One of the evidences of the eagerness with which this task of multiplying the sources of learning was carried on, is to be found in the attempts made to abridge and expedite labour. Thus, as M. Chassant[47]observes in his useful little manual of abbreviations[48]used during the Middle Ages, the texts of all documents of importance were comparatively free from contractions from the period when Justinian the Great banished them, by an imperial edict, from all legal instruments, until the accession of Charlemagne, "during whose reign, either to save time or vellum, the scribes revived the ancient Roman practice of using initials, and frequently arbitrary signs, to represent whole words of frequent recurrence."

It is, however, in the quality, rather than the quantity, of Carlovingian MSS. that the reader is most likely to be interested; and I therefore hasten to note two or three of the most imposing specimens. The earliest of the grand class is believed to be the Evangelistiarium, long preserved in the Abbey of St. Servin, at Toulouse, and ultimately presented to Napoleon I., on the baptism of the King of Rome, in the name of the city. From contemporary entries, it appears to have been completed, after eight years' labour, in the year 781, by the scribe Godescalc. Of whatever nation "Godescalc" may have been, the volume[49]exhibits far too many composite features to justify the belief that any one individual, or even many individuals of one nation, could have executed the whole. The paintings are probably by an Italian hand, being executed freely with the brush, in opaque colours, in the antique manner. Many of the golden borders are quite Greek in style, while the initial letters, and others of the borders, are thoroughly Hiberno-Saxon. A nearly similar dissection would apply to most of the manuscripts executed for Charlemagne's descendants, to the third generation. The volume contains 127 leaves, every leaf, not entirely filled with illumination, being stained purple, with a white margin, and covered with a text, written in golden initials, in two columns, separated by very graceful and delicately-executed borders. Our plates, Technical Manual, Nos.1and2, taken from the great Charlemagne Bible of the British Museum, give a good idea of the nature of the ornament usually employed in similar MSS. to fill up such borders and to form and decorate initial letters. They will serve to show also the common type of the Alphabets in use.
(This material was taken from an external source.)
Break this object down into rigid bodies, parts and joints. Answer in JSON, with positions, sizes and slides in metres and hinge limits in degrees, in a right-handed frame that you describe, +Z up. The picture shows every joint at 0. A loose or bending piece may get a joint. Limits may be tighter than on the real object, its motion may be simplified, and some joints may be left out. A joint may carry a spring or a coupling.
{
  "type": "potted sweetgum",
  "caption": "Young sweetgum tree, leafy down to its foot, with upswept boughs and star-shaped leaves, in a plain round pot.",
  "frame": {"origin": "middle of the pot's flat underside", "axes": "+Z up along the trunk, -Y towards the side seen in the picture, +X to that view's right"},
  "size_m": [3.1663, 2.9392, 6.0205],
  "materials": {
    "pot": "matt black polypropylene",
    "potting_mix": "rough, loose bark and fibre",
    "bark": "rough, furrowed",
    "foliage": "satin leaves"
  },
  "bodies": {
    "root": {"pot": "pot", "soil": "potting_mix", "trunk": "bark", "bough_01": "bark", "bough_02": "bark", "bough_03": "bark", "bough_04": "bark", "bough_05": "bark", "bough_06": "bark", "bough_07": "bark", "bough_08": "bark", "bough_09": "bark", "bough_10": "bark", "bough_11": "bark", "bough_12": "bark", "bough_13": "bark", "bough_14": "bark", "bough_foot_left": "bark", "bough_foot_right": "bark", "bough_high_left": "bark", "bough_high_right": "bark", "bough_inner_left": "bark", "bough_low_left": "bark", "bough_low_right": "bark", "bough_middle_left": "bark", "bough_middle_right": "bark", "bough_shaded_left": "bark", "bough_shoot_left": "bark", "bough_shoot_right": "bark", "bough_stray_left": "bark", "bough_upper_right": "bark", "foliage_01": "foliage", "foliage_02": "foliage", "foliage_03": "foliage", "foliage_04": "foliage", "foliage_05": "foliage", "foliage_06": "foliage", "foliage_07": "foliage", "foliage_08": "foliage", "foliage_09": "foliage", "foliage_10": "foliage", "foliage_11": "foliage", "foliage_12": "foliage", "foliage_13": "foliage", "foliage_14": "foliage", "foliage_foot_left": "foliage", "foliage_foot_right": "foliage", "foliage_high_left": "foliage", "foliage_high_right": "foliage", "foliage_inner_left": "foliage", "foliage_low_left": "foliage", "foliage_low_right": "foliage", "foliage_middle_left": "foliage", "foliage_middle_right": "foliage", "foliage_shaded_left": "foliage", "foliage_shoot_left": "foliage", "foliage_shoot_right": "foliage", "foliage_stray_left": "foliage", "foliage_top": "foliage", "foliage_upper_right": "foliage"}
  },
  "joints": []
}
From Charlemagne's "Scriptorium," which was no doubt the head-quarters of the best artists of all nations in his time, proceeded many other volumes of scarcely less interest and magnificence. Among these, the most noteworthy are, the Gospels of St. Medard de Soissons,[50]so called because believed to have been presented by Charlemagne to that Abbey;[51]the Vienna Psalter, written for Pope Hadrian; the Gospels preserved in the library of the Arsenal at Paris, and formerly belonging to the Abbaye of St. Martin des Champs;[52]the Gospels found upon the knees of the Emperor on opening his tomb at Aix-la-Chapelle; the Harleian MS. No. 3788, known as the "Codex Aureus";[53]and last, not least, the Bible, known as that of San Calisto, preserved in the Benedictine monastery of that saint at Rome, and formerly in the monastery of San Paolo fuori le Mura. The frontispiece to this volume, which is no less than one foot four inches high, by one foot one inch wide, represents a sitting emperor holding a globe, on which are inscribed various letters, arranged in the peculiar form adopted by Charlemagne in his signs manual.